Just what a low tide this was is graphically illustrated by this picture taken the same afternoon. The water has completely left the the shelving shingle bank of the beach and the Duchess is sitting on the sand below it.
A tug was summoned and on the rising tide the stern was pulled off the beach but, unfortunately the volume of water coming in was too much for the pumps so the ship was secured with the bow onto the shore and the stern held by kedge anchors whilst a larger tug and more pumping equipment were summoned. During the night the wind was not kind, the anchors dragged and the Duchess fell in broadside onto the beach but this time starboard side to.

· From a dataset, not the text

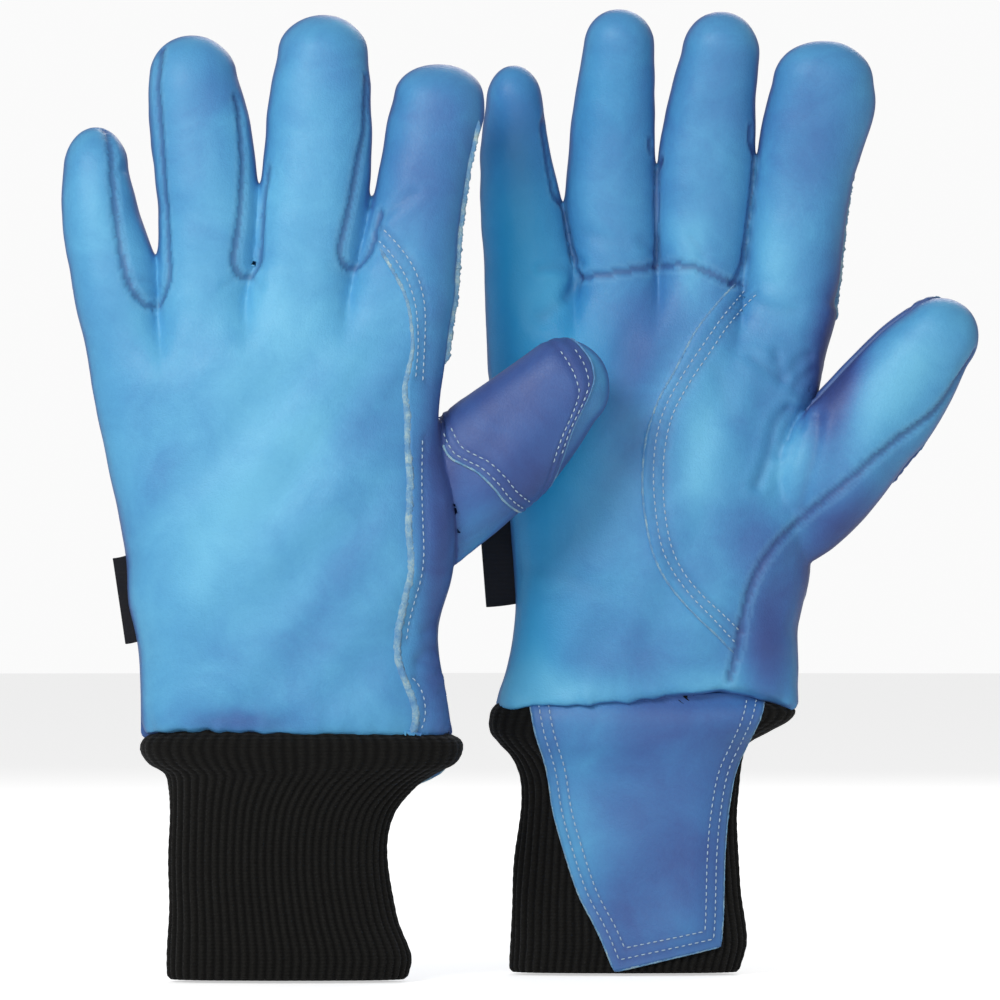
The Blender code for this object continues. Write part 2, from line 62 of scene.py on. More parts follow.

The larger tug, Dencade, arrived at around 7pm on the rising tide and an attempt was made to tow the Duchess off but the temporary patching of the hole was not enough and, continuing to make water, the ship settled back onto another groyne, making another hole, this time under the main dining saloon aft.
With two holes in her bottom and with poor weather in the following days making the situation worse all the time, the Duchess of Devonshire was declared a constructive total loss.
In the following months work started breaking her up where she lay on the beach…
…and by early 1935 little remained of the steamer.
The Duke of Devonshire returned to the area in 1936 under the ownership of Mr Alexander Taylor but after two years was sold to Cosens of Weymouth. Renamed Consul, she continued the beach landing tradition at Lulworth Cove right up to 1964 and was scrapped in 1968. Some relics from the Duchess of Devonshire are in the Sidmouth Museum and the engine telegraph from the Duke is owned by the PSPS and is on loan for display at the Weymouth Museum.
One final thought. A number individuals, companies and other organisations, of which the South Devon and West Bay Steamship Company was one of the first, have bought elderly paddle steamers with a view to reopening services previously abandoned by their long standing operators as not financially viable. All have discovered that running these ships is logistically and financially more difficult and fraught with problems than they had imagined. Few such ventures have lasted for more than a couple or so seasons and, with the exceptions of Kingswear Castle and Waverley, none have had any lasting success in the UK. One wonders just how well the Duchess was doing in 1933 and 1934 running a service given up by the Devon Dock Pier and Steamship Company making use of exposed beaches which were very weather dependant, in a depressed economy and in competition with smaller and more cost effective motor launches running shorter trips from Torquay. It would be wrong to suggest that the South Devon and West Bay Steamship Company planned the loss of their steamer. But one cannot help but wonder if the stranding of the Duchess and the surrounding insurance implications might not, in the end, have suited her new owners rather well.